Fed policymakers last week flagged that they will push on with the rate hikes
until they see strong and long-lasting evidence that inflation is on track back
down to the U.S. central bank's 2% goal.
Inflation set to ease, but by how much?: https://tmsnrt.rs/3bLcJWj
An extremely tight labor market also is driving up wages that in turn contribute
to higher prices for services. Most inflation pressures until recently had been
concentrated in goods, and Fed policymakers are fearful that accelerating
service-sector inflation will be more difficult to unravel.

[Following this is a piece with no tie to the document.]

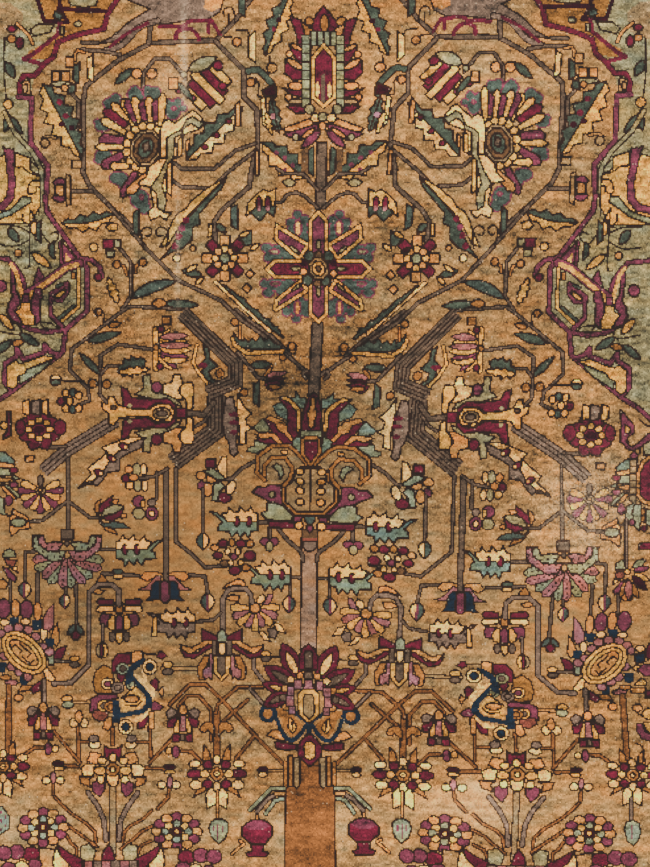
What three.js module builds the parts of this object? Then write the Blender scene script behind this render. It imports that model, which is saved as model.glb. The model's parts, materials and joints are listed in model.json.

There may be little relief on that front in light of the stronger-than-expected
job growth and wage gains in July. The economy created 528,000 jobs last month
and the unemployment rate fell back to its pre-pandemic low, the government
reported on Friday.
Labor market tightness is also underscored by the fact that, although U.S. job
openings fell to a nine-month low in June, there were still almost two jobs for
every unemployed person.
The strength of the job market will make it harder for the Fed to bring the
economy into balance soon.
Financial markets currently expect the central bank to raise its benchmark
overnight interest rate, last set in a target range of 2.25% to 2.50%, by
another three-quarters of a percentage point next month.
The Fed has hiked its policy rate by 225 basis points since March despite fears
that the sharp rise in borrowing costs could tip the economy into recession.